Implementation Considerations
- Computational Requirements: H2OT is compatible with standard PyTorch-based VPT implementations. The hierarchical pruning and recovery modules are lightweight and introduce minimal overhead.
- Hyperparameter Selection: The number and placement of pruning stages (r, b) can be tuned to balance speed and accuracy for specific deployment constraints.
- Deployment: The framework is suitable for real-time applications and resource-constrained devices, given its substantial reduction in memory and compute requirements.
Theoretical and Practical Implications
H2OT demonstrates that full-length token retention in VPTs is unnecessary for accurate 3D pose estimation. Hierarchical token pruning, combined with efficient recovery, enables significant acceleration and memory savings. This paradigm is generalizable to other sequence modeling tasks where temporal redundancy is prevalent.
The findings challenge the prevailing assumption that longer input sequences always yield better performance in transformer-based video models. Instead, careful token selection and recovery can yield equivalent or superior results with a fraction of the computational cost.
Future Directions
- Adaptive Pruning Policies: Learning data-dependent, task-specific pruning schedules could further optimize the trade-off between efficiency and accuracy.
- Extension to Other Modalities: The hierarchical pruning-recovery paradigm may be applicable to video action recognition, video captioning, or other dense prediction tasks.

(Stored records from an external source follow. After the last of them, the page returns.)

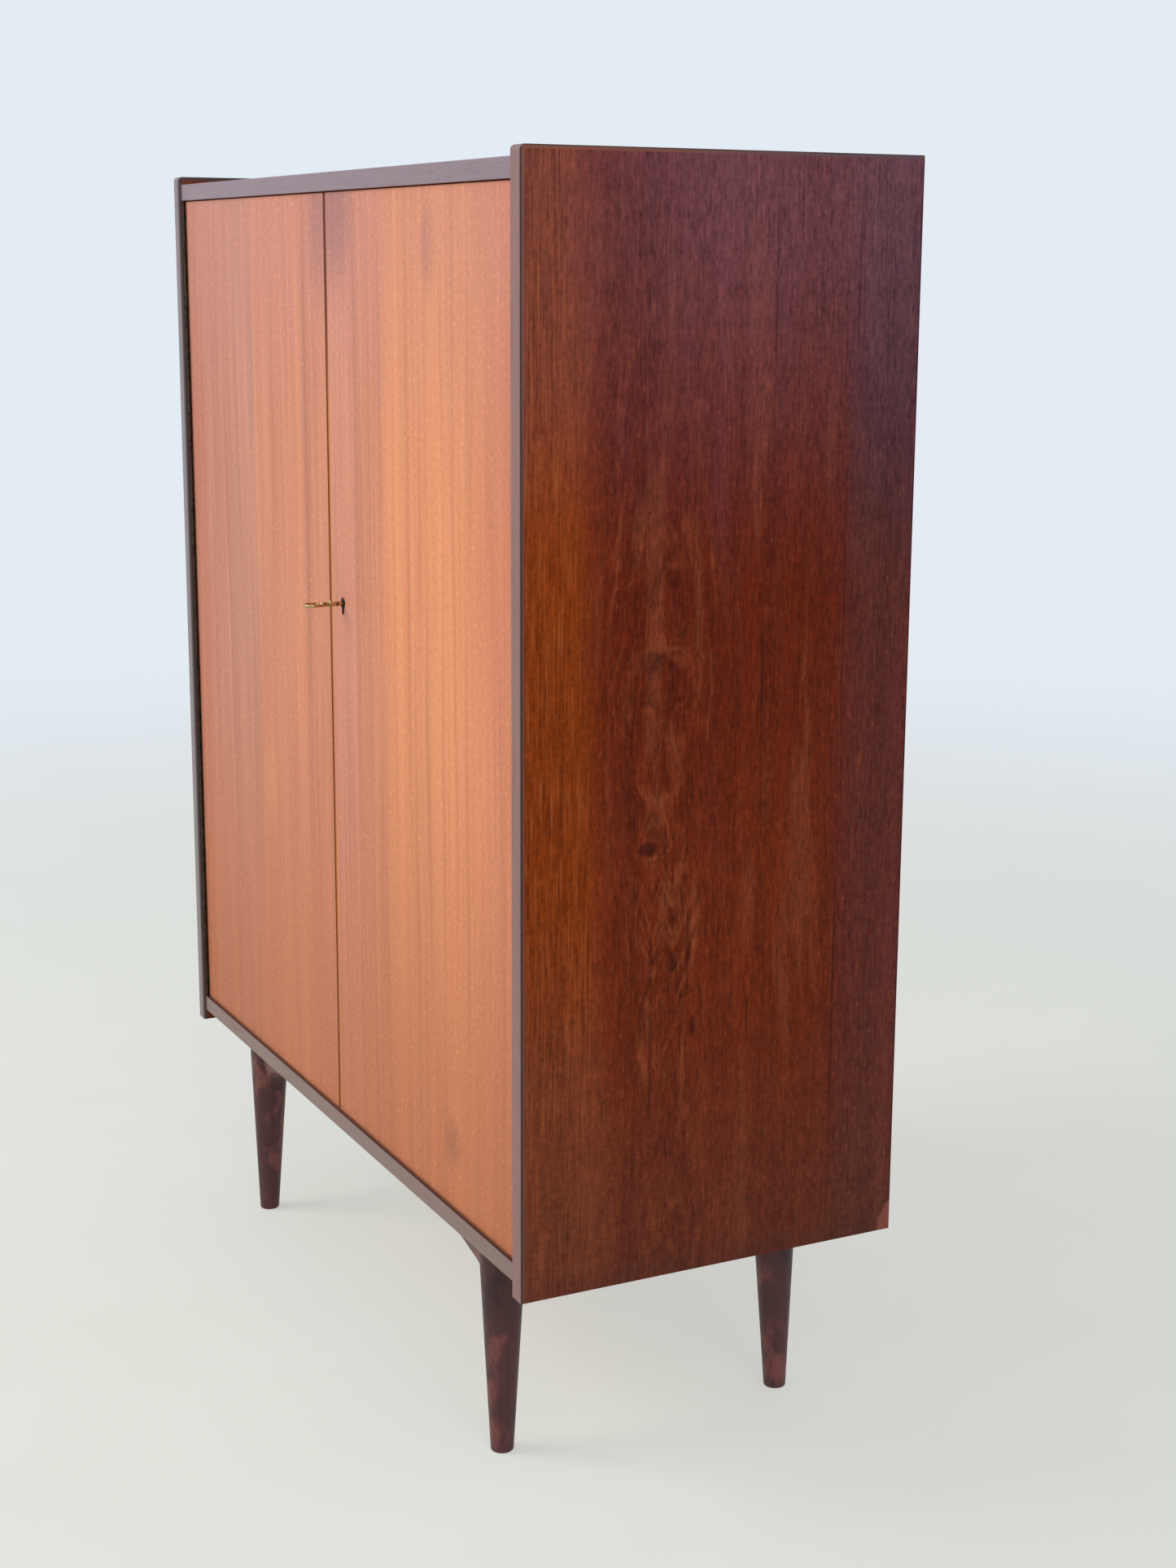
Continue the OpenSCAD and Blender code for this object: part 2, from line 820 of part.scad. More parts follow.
left_side_panel();
right_side_panel();
left_front_lipping();
right_front_lipping();
left_top_lipping();
right_top_lipping();
top_panel();
top_panel_lipping();
bottom_panel();
bottom_panel_lipping();
centre_partition();
partition_lipping();
back_panel();
back_panel_screws();
carcass_dowels();
upper_shelf();
middle_shelf();
lower_shelf();
hat_shelf();
shelf_pins();
garment_rail();
garment_rail_brackets();
front_rail();
rear_rail();
rail_screws();
leg_dowels();
leg_front_left();
leg_front_right();
leg_rear_left();
leg_rear_right();
left_door();
right_door();
left_hinge_frame_leaf();
right_hinge_frame_leaf();
left_hinge_door_leaf();
right_hinge_door_leaf();
left_hinge_pin();
right_hinge_pin();
magnetic_catch();
catch_plate();
keyhole_insert();
lock_case();
lock_screws();
lock_bolt();
strike_plate();
key();
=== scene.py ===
"""A two-door wardrobe on a low frame with four turned legs: its finishes and small fittings."""
import math

import bpy
import numpy as np
from mathutils import Matrix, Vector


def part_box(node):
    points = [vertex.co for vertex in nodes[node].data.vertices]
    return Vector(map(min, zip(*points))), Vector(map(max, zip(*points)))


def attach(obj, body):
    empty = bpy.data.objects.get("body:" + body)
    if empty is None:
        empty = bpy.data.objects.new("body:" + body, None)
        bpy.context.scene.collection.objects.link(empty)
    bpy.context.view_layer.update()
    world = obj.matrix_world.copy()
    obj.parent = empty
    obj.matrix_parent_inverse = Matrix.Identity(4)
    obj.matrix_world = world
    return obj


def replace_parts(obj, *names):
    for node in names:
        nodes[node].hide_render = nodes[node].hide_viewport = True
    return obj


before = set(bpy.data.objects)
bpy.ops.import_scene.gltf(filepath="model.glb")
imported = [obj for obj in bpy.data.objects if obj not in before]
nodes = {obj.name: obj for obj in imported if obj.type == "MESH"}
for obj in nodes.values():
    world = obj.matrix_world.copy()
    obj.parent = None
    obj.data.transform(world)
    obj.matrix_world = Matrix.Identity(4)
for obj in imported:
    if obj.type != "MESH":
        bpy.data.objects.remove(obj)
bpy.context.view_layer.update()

# --------------------------------------------------------------------------------------------------
# The two sides. Blockboard, faced outside with a crown-cut leaf of red-brown veneer whose heart
# figure stands in the front half, and inside with plain striped veneer. The leaf was laid whole,
# stained and satin lacquered. The right one has lost a sliver at its bottom rear corner.


class Value:
    """A socket of a finish. Arithmetic on it adds Math nodes, so 1 - mask reads as it is meant."""

    def __init__(self, finish, socket):
        self.finish, self.socket = finish, socket

    def math(self, operation, *others):
        inputs = dict(enumerate([self, *others]))
        return self.finish.node("ShaderNodeMath", {"operation": operation}, inputs)

    def __add__(self, other):
        return self.math("ADD", other)

    def __sub__(self, other):
        return self.math("SUBTRACT", other)

    def __mul__(self, other):
        return self.math("MULTIPLY", other)

    def __truediv__(self, other):
        return self.math("DIVIDE", other)

    def __pow__(self, other):
        return self.math("POWER", other)

    def __rsub__(self, other):
        return self * -1 + other

    __radd__, __rmul__ = __add__, __mul__

    def size(self):
        """The value without its sign."""
        return self.math("ABSOLUTE")

    def most(self, other):
        """The larger of the two."""
        return self.math("MAXIMUM", other)

    def rise(self, low, high):
        """0 where the value is low, 1 where it is high, and a smooth step between; low may be
        above high."""
        if low > high:
            return 1 - self.rise(high, low)
        return self.finish.node("ShaderNodeMapRange", {"interpolation_type": "SMOOTHSTEP"},
                                {"Value": self, "From Min": low, "From Max": high})


class Finish:
    """A material, or the studio's world. Its node method adds any node."""

    def __init__(self, name, kind="materials"):
        self.owner = getattr(bpy.data, kind).new(name)
        self.owner.use_nodes = True
        self.tree = self.owner.node_tree
        self.tree.nodes.clear()

    def node(self, kind, settings=None, inputs=None, output=0):
        """Adds a node: its settings first, then the values or links of its sockets. Output names
        the socket that is wanted, or several."""
        made = self.tree.nodes.new(kind)
        for key, value in (settings or {}).items():
            if key == "curve":
                points = made.mapping.curves[0].points
                for end, at in zip(points, (value[0], value[-1])):
                    end.location = at
                for at in value[1:-1]:
                    points.new(*at)
                made.mapping.update()
            else:
                setattr(made, key, value)
        for key, value in (inputs or {}).items():
            if isinstance(value, Value):
                self.tree.links.new(value.socket, made.inputs[key])
            else:
                made.inputs[key].default_value = value
        if isinstance(output, tuple):
            return [Value(self, made.outputs[each]) for each in output]
        return Value(self, made.outputs[output])

    def place(self):
        """Where a point of the piece is, as x, y and z in metres."""
        coordinates = self.node("ShaderNodeTexCoord", output="Object")
        return self.node("ShaderNodeSeparateXYZ", inputs={0: coordinates}, output=(0, 1, 2))

    def noise(self, *where, detail=2.0, rough=0.5):
        """Soft noise from 0 to 1 with lumps about one unit wide, at up to three coordinates."""
        point = self.node("ShaderNodeCombineXYZ", inputs=dict(enumerate(where)))
        return self.node("ShaderNodeTexNoise", inputs={
            "Vector": point, "Scale": 1.0, "Detail": detail, "Roughness": rough})

    def mix(self, low, high, factor):
        """The colour low where factor is 0 and high where it is 1."""
        return self.node("ShaderNodeMix", {"data_type": "RGBA"}, {0: factor, 6: low, 7: high}, 2)

    def dim(self, colour, factor):
        """A colour made lighter or darker by a factor."""
        return self.node("ShaderNodeVectorMath", {"operation": "SCALE"},
                         {0: colour, "Scale": factor})

    def skin(self, colour, roughness, height, depth, **constants):
        """Closes the finish: its colour, its roughness, its fine relief and how far that stands
        up, in metres."""
        relief = self.node("ShaderNodeBump", inputs={
            "Strength": 1.0, "Distance": depth, "Height": height})
        shader = self.node("ShaderNodeBsdfPrincipled", inputs={
            "Base Color": colour, "Roughness": roughness, "Normal": relief,
            **{name.replace("_", " "): value for name, value in constants.items()}})
        self.node("ShaderNodeOutputMaterial", inputs={"Surface": shader}, output=())
        return self.owner


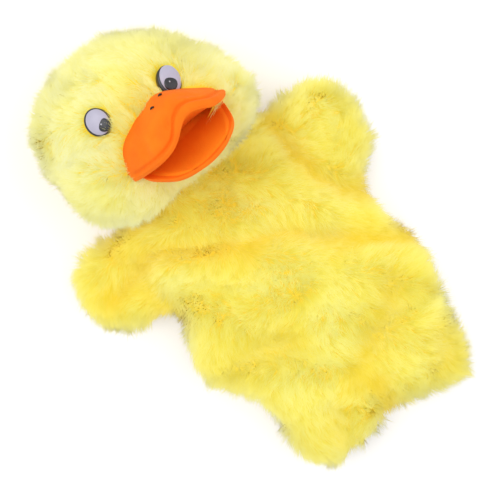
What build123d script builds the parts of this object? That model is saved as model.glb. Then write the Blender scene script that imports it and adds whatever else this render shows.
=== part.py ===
from build123d import *
import os

# Duck hand puppet with a moving mouth, lying on its back with its bill pointing up.
#
# Units are millimetres. +Z is up from the table, +Y runs from the hem to the crown of the head, and +X is
# the puppet's own left. The plush panels are drawn with their pile, so their outer faces lie where the
# dense part of the fur ends. All parts are drawn in one frame and moved together by PLACE at the end.

# Plush fabric with its pile, then the thinner bill cloth, mouth cloth and boards.
PLUSH = 6.0
BILL_CLOTH = 2.2
LINING = 1.2
BOARD = 1.6
CLEAR = 0.6

# Body sleeve: ellipses across the body at stations along Y, as (y, right side, left side, height).
# They run from the neck past the armpits and the waist to the hem.
SINK = 2.0
SLEEVE_STATIONS = [
    (50, -36, 40, 27),
    (22, -46, 48, 33),
    (-8, -52, 51, 36),
    (-46, -76, 70, 36),
    (-72, -69, 76, 34),
    (-98, -60, 70, 32),
    (-124, -62, 62, 30),
    (-156, -60, 62, 29),
]
SEAM_Z = 13.0

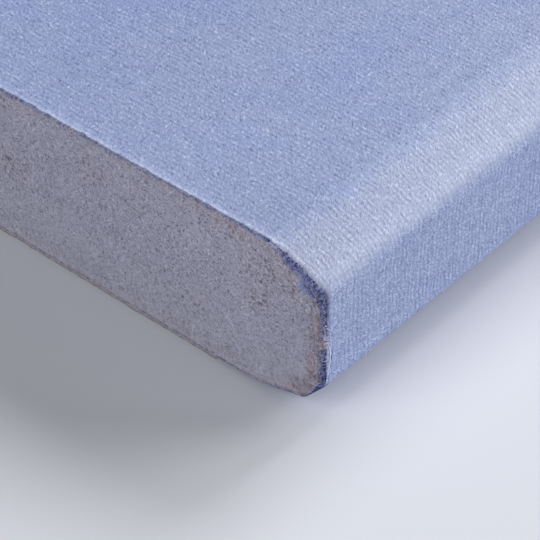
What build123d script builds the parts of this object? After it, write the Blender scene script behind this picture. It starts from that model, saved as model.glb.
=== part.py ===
"""Drywall sheet: a gypsum board with paper-wrapped long edges and two sawn ends.

Three pieces make up the sheet. The gypsum core is a slab, bare at both sawn ends.
The face paper covers the face, wraps both shaped long edges and is turned in
under the back as a narrow hem. The back paper covers the back and is glued over
the hems, so that a strip of face paper stays in sight along each long edge.

Frame: the sheet lies face up, +X across it, +Y along it, +Z up, with its origin
in the middle of the underside. All sizes are in millimetres.
"""
import os

from build123d import *

# Sheet
SHEET_WIDTH = 1200.0
SHEET_LENGTH = 2500.0
SHEET_THICKNESS = 12.5

# Paper
FACE_PAPER_THICKNESS = 0.45
BACK_PAPER_THICKNESS = 0.25
HEM_WIDTH = 30.0  # face paper turned in under the back, from the sheet's edge
HEM_IN_SIGHT = 9.0  # the part of the hem that the back paper leaves bare

# Long edge, from the face down: a bevel, an upright wall, a steep heel and a
# shallow relief that runs out on the back
BEVEL_WIDTH = 4.1
BEVEL_DROP = 1.6
HEEL_TOP_HEIGHT = 3.15  # foot of the upright wall, above the underside
HEEL_WIDTH = 1.6
HEEL_FOOT_HEIGHT = 1.3
RELIEF_WIDTH = 5.5

# Outer bend radii of the face paper, in the same order
FACE_BEND_RADIUS = 4.0
SHOULDER_RADIUS = 0.9
WALL_FOOT_RADIUS = 0.9
HEEL_RADIUS = 1.2
RELIEF_RADIUS = 12.0


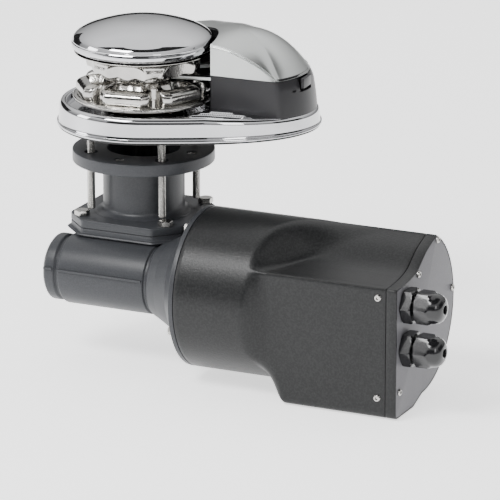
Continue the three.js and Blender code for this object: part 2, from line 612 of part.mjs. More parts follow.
function addDrive() {
  const shaft = turned([[0, -161.5], [SHAFT_RADIUS, -161.5], [SHAFT_RADIUS, 75], [9.2, 76], [9.2, 97.5],
    [8, 98.5], [0, 98.5]], 32);
  const shaftKeyways = [block(7 - GAP, 12, -3.3, 3.3, 19.7, 42.3), block(7 - GAP, 12, -3.3, 3.3, -148, -130)];
  add(windlass, 'main_shaft', cut(shaft, ...shaftKeyways), STAINLESS);
  const lean = WHEEL_HALF_WIDTH * Math.tan(WORM_PITCH / (2 * Math.PI * 13)) / WHEEL_PITCH_RADIUS;
  const wheel = stacked([{ outline: toothOutline(lean), z: WORM_Z - WHEEL_HALF_WIDTH },
    { outline: toothOutline(-lean), z: WORM_Z + WHEEL_HALF_WIDTH }]);
  const bore = join(rod(SHAFT_RADIUS + GAP, -170, -100), block(0, SHAFT_RADIUS + 3.3, -3.3, 3.3, -170, -100));
  add(windlass, 'worm_wheel', cut(wheel, bore), BRONZE);
  add(windlass, 'wheel_key', block(SHAFT_RADIUS - 3, SHAFT_RADIUS + 3, -3, 3, -147, -131.8), GROUND_STEEL);

  const journals = turned([[0, -47.5], [8, -47.5], [8, -30], [11, -28], [11, 28], [8, 30], [8, 96],
    [0, 96]]);
  add(motorLine, 'worm_shaft', join(journals, wormThread(20)), GROUND_STEEL);
}

// The motor cover's section: a circle at the back and top, an S-shaped scoop at the front
// top, and a box corner with a flat front and bottom. Points are [up, forward] from the axis.
function coverSection(share, wall) {
  const radius = COVER_RADIUS - wall;
  const scoop = new THREE.CatmullRomCurve3([[31.5, 70.8], [7.9, 62], [-12.8, 49.5], [-30, 45],
    [-48.8, 43], [-60.4, 42.6]].map(([forward, up]) => new THREE.Vector3(forward, up, 0)));
  const points = [];
  for (let i = 0; i <= 7; i += 1) {
    const place = scoop.getPoint(i / 7);
    points.push([place.y - wall, place.x + wall * (1 - 2 * i / 7)]);
  }
  const front = BOX_FRONT + wall;
  const bottom = BOX_BOTTOM + wall;
  points.push([39.5 - wall, front], [-20, front], [bottom + 6, front], [bottom, front + 6]);
  points.push([bottom, -20], [-radius, 0]);
  for (let i = 1; i <= 12; i += 1) {
    const angle = Math.PI * (1.5 + i / 13 * 0.87);
    points.push([radius * Math.sin(angle), radius * Math.cos(angle)]);
  }
  return points.map(([up, forward]) => {
    const angle = Math.atan2(up, forward);
    const roundUp = radius * Math.sin(angle);
    const roundForward = radius * Math.cos(angle);
    const x = -(roundUp + (up - roundUp) * share);
    return [x, roundForward + (forward - roundForward) * share];
  });
}

function boxedShell(wall, start, end) {
  return stacked([{ outline: coverSection(1, wall), z: start }, { outline: coverSection(1, wall), z: end }]);
}

function motorShell(wall, start, end) {
  const round = coverSection(0, wall);
  const full = coverSection(1, wall);
  const between = { outline: coverSection(0.5, wall), z: (SCOOP_START + SCOOP_FULL) / 2 };
  return stacked([{ outline: round, z: start }, { outline: round, z: SCOOP_START }, between,
    { outline: full, z: SCOOP_FULL }, { outline: full, z: end }]);
}

function addMotor() {
  const yoke = turned([[8.6, 118], [47, 118], [47, 262], [44, 262], [44, 122], [8.6, 122],
    [8.6, 118]], 32);
  add(motorLine, 'motor_yoke', yoke, BLACK_PAINT);
  const core = turned([[0, 100], [7.5, 100], [7.5, 128], [20, 130], [34, 136], [36, 140], [36, 215],
    [34, 219], [20, 226], [7.5, 228], [7.5, 290], [0, 290]]);
  add(motorLine, 'armature', core, COPPER);
  add(motorLine, 'commutator', ring(7.8, 18, 232, 252), COPPER);
  add(motorLine, 'shaft_coupling', cut(rod(12, 86, 112), rod(8.2, 80, 98), rod(7.7, 97, 120)),
    GROUND_STEEL);
  const brushHolders = [ring(8.6, 43.6, 254, 260, 32)];
  [0, 1, 2, 3].forEach((i) => {
    brushHolders.push(block(18.6, 32, -5, 5, 236, 255).rotateZ(i * Math.PI / 2));
  });
  add(motorLine, 'brush_plate', join(...brushHolders), DARK_PLASTIC);
  [-1, 1].forEach((side, i) => {
    const stud = join(rod(3, 260.3, 284, 12), hexagon(10, 266, 271));
    add(motorLine, `terminal_stud_${i + 1}`, at(stud, 12 * side, -28), COPPER);
  });

  const threads = motorBoltPlaces().map(([x, y]) => at(rod(2.8, 90, 110, 10), x, y));
  const cavity = motorShell(COVER_SHEET, MOTOR_START + 6, MOTOR_END + 7);
  const cover = cut(motorShell(0, MOTOR_START, BAND_START), cavity, rod(57, 90, 120), ...threads);
  add(motorLine, 'motor_cover', cover, BLACK_PAINT);
  motorBoltPlaces().forEach(([x, y], i) => {
    const bolt = join(rod(2.4, 86.5, 102, 10), hexagon(8, 86.3, 91.2 - GAP));
    add(motorLine, `motor_bolt_${i + 1}`, at(bolt, x, y), STAINLESS);
  });
}

// The pan that closes the cover's end, with its screws and the two cable glands.
function addMotorEnd() {
  const glands = GLAND_HEIGHTS.map((up) => [-up, GLAND_FORWARD]);
  const glandHoles = glands.map(([x, y]) => at(rod(9.3, 280, 340, SMALL_ROUND), x, y));
  const screws = END_SCREWS.map(([forward, up]) => [-up, forward]);
  const screwHoles = screws.map(([x, y]) => at(rod(2, 280, 340, 12), x, y));
  const pan = cut(boxedShell(0, BAND_START + GAP, MOTOR_END),
    boxedShell(COVER_SHEET, 300, MOTOR_END - COVER_SHEET));
  add(motorLine, 'end_plate', cut(pan, ...glandHoles, ...screwHoles), PLATE_PAINT);
  screws.forEach(([x, y], i) => {
    const shank = rod(1.7, 314, MOTOR_END + 0.4, 12);
    const screw = join(shank, rod(3.4, MOTOR_END + GAP, MOTOR_END + 2.6, 12));
    add(motorLine, `end_plate_screw_${i + 1}`, at(screw, x, y), STAINLESS);
  });
  glands.forEach(([x, y], i) => {
    const body = join(rod(9, 308, 345, SMALL_ROUND), hexagon(31, MOTOR_END + GAP, 334));
    const hollowBody = cut(body, rod(6, 300, 360, SMALL_ROUND));
    add(motorLine, `gland_body_${i + 1}`, at(hollowBody, x, y), BLACK_NYLON);
    const dome = turned([[9.3, 336], [15, 336], [15, 348], [14.2, 356], [12, 360.5], [7.5, 363], [4, 363.5],
      [4, 350], [9.3, 346], [9.3, 336]]);
    add(motorLine, `gland_nut_${i + 1}`, at(dome, x, y), BLACK_NYLON);
  });
}

addDeckBase();
addGypsy();
addChainCover();
addRopeLever();
addStuds();
addColumn();
addGearbox();
addDrive();
addMotor();
addMotorEnd();

export default windlass;
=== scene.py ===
"""Anchor windlass: the visual model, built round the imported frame.

Lengths inside the functions are millimetres in the windlass's own frame: the origin on the gypsy
axis in the deck plane, +Z up, +X along the motor. The deck unit is turned about Z by DECK_TURN.
"""
import json
import math

import bmesh
import bpy
import numpy as np
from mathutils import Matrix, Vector


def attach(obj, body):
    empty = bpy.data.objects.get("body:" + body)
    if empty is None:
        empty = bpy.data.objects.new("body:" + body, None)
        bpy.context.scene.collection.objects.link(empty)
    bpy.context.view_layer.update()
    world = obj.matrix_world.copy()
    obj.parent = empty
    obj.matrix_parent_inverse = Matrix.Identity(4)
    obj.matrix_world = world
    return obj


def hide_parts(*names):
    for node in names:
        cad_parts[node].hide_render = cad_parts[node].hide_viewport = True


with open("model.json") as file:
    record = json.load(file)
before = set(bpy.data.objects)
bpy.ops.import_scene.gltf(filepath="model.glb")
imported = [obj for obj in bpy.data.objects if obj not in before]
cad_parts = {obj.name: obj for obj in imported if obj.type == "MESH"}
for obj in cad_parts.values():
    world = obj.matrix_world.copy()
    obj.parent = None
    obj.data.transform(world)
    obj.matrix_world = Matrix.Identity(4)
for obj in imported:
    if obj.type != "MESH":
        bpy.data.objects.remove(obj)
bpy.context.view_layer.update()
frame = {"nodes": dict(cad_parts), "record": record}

bl_info = {
    "name": "Anchor windlass",
    "version": (1, 0, 0),
    "blender": (4, 5, 0),
    "location": "View3D > Sidebar > Windlass",
    "description": "Builds a vertical anchor windlass round its packed frame",
    "category": "Object",
}

MM = 0.001
# The base: its turn from the motor, its outline and how its top falls from the gypsy to the tip.
DECK_TURN = math.radians(25)
RIM_TOP = 25.5
TIP_TOP = 18.5
SLOPE_START = 60.0
BASE_BACK = 85.2
BASE_TIP = 175.5
BASE_HALF = 87.0
TIP_POWER = 3.3
RECESS_RADIUS = 75.0
HAWSE_X = 110.0
# The gypsy and its shaft.
GYPSY_MIDDLE = 51.5
POCKET_COUNT = 6
FIRST_POCKET = math.radians(-22.3)
SHAFT_RADIUS = 10.0
# The hawse cover: the circle that clears the gypsy, the foot and the seam of its wall, and its lid.
NOTCH_RADIUS = 74.2
COVER_FOOT = 24.0
SEAM = 56.0
WALL_TOP = SEAM - 0.3
PANEL_TOP = 87.2
CROWN = [(28, 78.5), (48, 83.8), (66, 88.4), (80, 92.7), (94, 95.4)]
CROWN_END = 96.0
LID_FAR_START = 30.0
LID_STATIONS = 110
LATCH_CENTRE = (157.5, -32.0)
LATCH_TURN = -0.36
# The gearbox: its column, its square foot and block with cut corners, and the worm's line.
CORNERS = [(1, 1), (-1, 1), (-1, -1), (1, -1)]
STUD_OFFSET = 38.6
BOLT_OFFSET = 45.6
FLANGE_TOP = -24.4
FLANGE_SCREW_CIRCLE = 52.6
FOOT_TOP = -87.8
FOOT_HALF = 62.1
FOOT_CUT = 24.3
BLOCK_TOP = -96.4
BLOCK_BOTTOM = -107.8
WORM_Y = -57.0
WORM_Z = -139.4
TUBE_RADIUS = 34.8
# The motor.
MOTOR_RADIUS = 78.5
MOTOR_START = 96.6
BAND_START = 312.0
MOTOR_END = 323.0
MOTOR_BOLT_CIRCLE = 71.0
GLAND_FORWARD = -41.4
GLAND_HEIGHTS = (22.7, -20.0)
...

- Integration with Efficient Attention Mechanisms: Combining H2OT with sparse or linear attention variants could yield further efficiency gains.
Conclusion
H2OT provides a principled, hierarchical approach to token pruning and recovery in video pose transformers, enabling substantial efficiency improvements without sacrificing accuracy. The framework is model-agnostic, robust across datasets and pipelines, and offers a practical solution for deploying high-performance 3D human pose estimation in real-world, resource-constrained environments.